The Game Of Thrones Creator Trashed TV Adaptations Of Books

"They never make it better."

HBO

The Game of Thrones TV series may have ended half a decade ago, but the high-fantasy saga is still continuing in print form. Author George R.R. Martin still has at least two more forthcoming novels in his A Song of Ice and Fire collection. And as fans continue to anxiously await his version of the story’s ending, Martin has opened up about the dangers of turning a hit book into a TV show. In almost every case, he’s not a fan.

Martin revealed his issues with book-to-TV and book-to-film adaptations in a May 24 blog post, which also seemed to shed some light on potential regrets he might have about seeing his own famous novels turn into a buzzy TV series. “Everywhere you look, there are more screenwriters and producers eager to take great stories and ‘make them their own,’” Martin wrote. “No matter how major a writer it is, no matter how great the book, there always seems to be someone on hand who thinks he can do better, eager to take the story and ‘improve’ on it.”

“They never make it better, though. Nine hundred ninety-nine times out of a thousand, they make it worse,” Martin asserted.

The claim is particularly potent coming from Martin, after Game of Thrones fans tore apart the show’s 2019 finale for shock-value twists that seemed largely out of character. For the first several seasons, the HBO series stuck to Martin’s books as source material, but since the author has yet to complete his saga in print, the final few seasons were created on their own (with Martin’s input as an executive producer).

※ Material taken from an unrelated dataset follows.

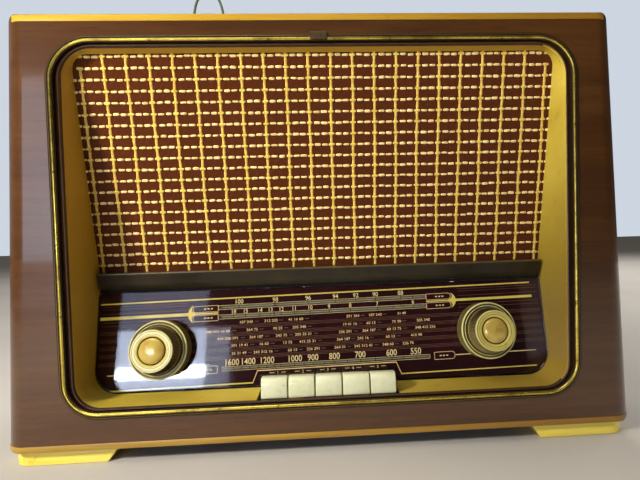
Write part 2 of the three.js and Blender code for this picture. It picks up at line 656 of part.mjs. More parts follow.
// y, height above ground
const LEVER_PROFILE = [
  [20.4, lift(33.2)], [20.4, lift(39)], [80, lift(39)],
  [84, PIVOT_Z + 4.6], [92, PIVOT_Z + 4.6], [97, PIVOT_Z + 2],
  [97, PIVOT_Z - 2], [92, PIVOT_Z - 4.6], [84, PIVOT_Z - 4.6], [78, lift(33.2)],
];
const pivotHole = (x0, x1) => rodX(PIVOT_HOLE_R, x0, x1, PIVOT_Y, PIVOT_Z, 16);

for (let i = 0; i < 5; i++) {
  const x0 = KEY_EDGES[i] + 0.5;
  const x1 = KEY_EDGES[i + 1] - 0.5;
  const middle = (x0 + x1) / 2;
  const slot = box(middle - 1.9, middle + 1.9, 20, KEY_BACK + OVERCUT, lift(20), lift(39.4));
  const cap = prismYZ(lifted(KEY_PROFILE), x0, x1).subtract(slot);
  const bar = prismYZ(LEVER_PROFILE, middle - 1.5, middle + 1.5);
  const lever = bar.subtract(pivotHole(middle - 5, middle + 5));
  add(radio, `key_cap_${i + 1}`, cap, FINISH.keyCap);
  add(radio, `key_lever_${i + 1}`, lever, FINISH.lever);
}
add(radio, "key_pivot_rod", rodX(2, -68, 68, PIVOT_Y, PIVOT_Z, 14), FINISH.steel);

const switchBank = box(-66, 66, 66, 98, FLOOR, 43.5)
  .add(bothSides((side) => sideBox(side, 62.5, 66, 80, 96, 40, 56))) // cheeks for the pivot rod
  .subtract(pivotHole(-80, 80));
add(radio, "switch_bank", switchBank, FINISH.switchBank);

// ---------------------------------------------------------------- chassis and what stands on it
const FLEX_X = -190; // where the mains cord passes the chassis and back cover
const FLEX_Z = 48;
const SHEET = 1.5; // thickness of the chassis walls
const STAND = CHASSIS_TOP + GAP;
// number, x, y, radius, height
const VALVES = [
  [1, -108, 190, 11, 78], [2, -74, 190, 11, 78],
  [3, 132, 190, 10, 62], [4, 190, 150, 10, 56],
];

function chassis() {
  const inside = 235 - SHEET;
  const hollow = [100 + SHEET, 222 - SHEET, FLOOR - OVERCUT, CHASSIS_TOP - SHEET];
  // a level arm forward to each pair of knobs, and a leaning tab that carries the pots
  const bracket = (side) => {
    const across = [KNOB_X - 17, KNOB_X + 17];
    const hole = rodZ(6.5, -18, -8, side * KNOB_X, knobY(side), 20);
    const tab = sideBox(side, ...across, -9.2, 52, -13.5, -12).subtract(hole);
    return sideBox(side, ...across, 49.8, 101, 42.5, 44.5).add(fromFrame(dial, tab));
  };
  return box(-235, 235, 100, 222, FLOOR, CHASSIS_TOP)
    .subtract(box(-inside, inside, ...hollow))
    .subtract(rodY(4.5, 218, 225, FLEX_X, FLEX_Z, 12))
    .add(bothSides(bracket));
}
add(radio, "chassis", chassis(), FINISH.chassis);

// each transformer is an upright block crossed by a deeper, lower one
const mains = box(-218, -138, 146, 178, STAND, STAND + 66)
  .add(box(-206, -150, 128, 196, STAND + 12, STAND + 54));
const output = box(-44, 2, 184, 202, STAND, STAND + 40)
  .add(box(-36, -6, 173, 213, STAND + 8, STAND + 32));
add(radio, "mains_transformer", mains, FINISH.mainsCore);
add(radio, "output_transformer", output, FINISH.outputCore);

for (const [number, x, y, radius, height] of VALVES) {
  const profile = [
    [0, 0], [radius * 0.92, 0], [radius, 12], [radius, height - 14],
    [radius * 0.7, height - 6], [2.2, height], [0, height],
  ];
  const valve = latheZ(profile, x, y, 14).translate([0, 0, STAND]);
  add(radio, `valve_${number}`, valve, FINISH.valve);
}
add(radio, "if_can", box(90, 116, 150, 176, STAND, STAND + 58), FINISH.can);

// ---------------------------------------------------------------- back
const AERIAL_X = -150;
const AERIAL_Z = 118;
// x, y, z
const FLEX_PATH = [
  [FLEX_X, 216, FLEX_Z], [FLEX_X, 232, FLEX_Z], [-189, 246, 44], [-184, 251, 24],
  [-172, 252, 6], [-140, 252, 3.4], [-90, 251, 3.2], [-40, 253, 3.2], [0, 252, 3.2],
];
const AERIAL_PATH = [
  [AERIAL_X, 235, AERIAL_Z], [-153, 242, 150], [-160, 244, 230], [-166, 244, 330],
  [-168.5, 243, 440], [-167.5, 240, 498.5], [-160.5, 239, 519], [-148, 239, 530],
  [-136, 239, 519.5], [-128.5, 240, 498.5], [-127, 243, 440], [-130, 244, 340],
  [-140, 244, 250],
];

function backCover() {
  let cover = prismXZ(panel(259.5, 24, 370, 2, 2), 226, 229);
  for (let i = 0; i < 8; i++) {
    const x = -175 + 50 * i;
    for (const z of [270, 90]) cover = cover.subtract(box(x - 3, x + 3, 220, 235, z, z + 70));
  }
  return cover.subtract(rodY(5, 220, 240, FLEX_X, FLEX_Z, 12));
}
add(radio, "back_cover", backCover(), FINISH.backCover);

const mainsCord = union([
  cable(FLEX_PATH, 3, 34, 7),
  prismYZ([[247, 0], [257, 0], [257, 16], [247, 16]], -1, 26), // plug
  ...[12.5, 3.5].map((z) => rodX(2, 24, 44, 252, z, 10)), // plug pins
]);
add(radio, "mains_cord", mainsCord, FINISH.flex);

const aerialPlug = rodY(3.5, 229.4, 241, AERIAL_X, AERIAL_Z, 10);
add(radio, "aerial_lead", cable(AERIAL_PATH, 1.75, 36, 6).add(aerialPlug), FINISH.aerial);

export default radio;
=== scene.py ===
import json
import math
import random

import bmesh
import bpy
from mathutils import Matrix, Vector


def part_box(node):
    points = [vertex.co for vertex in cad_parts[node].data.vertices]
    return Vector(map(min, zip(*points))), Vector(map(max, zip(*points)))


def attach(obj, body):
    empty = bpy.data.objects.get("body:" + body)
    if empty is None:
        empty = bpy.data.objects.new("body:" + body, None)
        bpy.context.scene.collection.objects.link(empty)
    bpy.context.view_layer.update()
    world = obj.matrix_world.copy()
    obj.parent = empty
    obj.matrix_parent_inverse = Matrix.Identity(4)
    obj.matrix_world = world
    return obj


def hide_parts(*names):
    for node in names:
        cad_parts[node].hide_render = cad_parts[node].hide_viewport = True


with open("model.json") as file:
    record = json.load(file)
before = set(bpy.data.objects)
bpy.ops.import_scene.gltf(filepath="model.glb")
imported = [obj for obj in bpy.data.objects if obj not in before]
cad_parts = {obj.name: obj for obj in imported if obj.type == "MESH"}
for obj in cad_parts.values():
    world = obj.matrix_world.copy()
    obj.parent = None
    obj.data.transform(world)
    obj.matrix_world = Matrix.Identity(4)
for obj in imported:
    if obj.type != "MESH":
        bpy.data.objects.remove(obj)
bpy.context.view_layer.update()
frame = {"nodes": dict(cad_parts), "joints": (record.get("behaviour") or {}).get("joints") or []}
scene = bpy.context.scene
draws = random.Random(11)

# ------------------------------------------------------------------ driving sizes, mm
case_lo, case_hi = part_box("cabinet_shell")
FRONT_Y = case_lo.y  # metres
HALF_W = case_hi.x * 1000
CASE_BOTTOM = case_lo.z * 1000
CASE_TOP = case_hi.z * 1000
DEPTH = (case_hi.y - case_lo.y) * 1000
WALL = 10
DATUM = 14.5
FRONT_R = 18.0  # rounding of the upright front edges
CORNER_R = 12.0  # rounding of the corners seen from the front
EDGE_R = 1.2  # rounding of the top and bottom front edges

# The dial leans back and the cloth leans forward as they rise; y and layout z of their origins
DIAL_SIN, DIAL_COS = math.sin(math.radians(10)), math.cos(math.radians(10))
CLOTH_SIN, CLOTH_COS = math.sin(math.radians(13)), math.cos(math.radians(13))
DIAL_Y, DIAL_Z = 39, 38
CLOTH_Y, CLOTH_Z = 11.94, 333.74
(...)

Amy Sussman/GA/The Hollywood Reporter/Getty Images

Martin has addressed the chatter around the show’s ending before, stating at the time that while the main plot points in the finale are pretty close to his outline, his ending in the books will be much more expansive and detailed thanks to the freedom provided by “working in a very different medium.”

Though Martin was clearly frustrated by this whole book adaptation pipeline as a whole, he did note one recent exception. He called FX’s 2024 breakout Shōgun a “superb” adaptation of James Clavell’s 1975 novel, applauding the team who made it for “resisting the impulse to ‘make it their own.’”

Currently, Martin is a co-creator and executive producer on The House of the Dragon, another adaptation of his A Song of Ice and Fire novels, which will premiere its second season on June 16.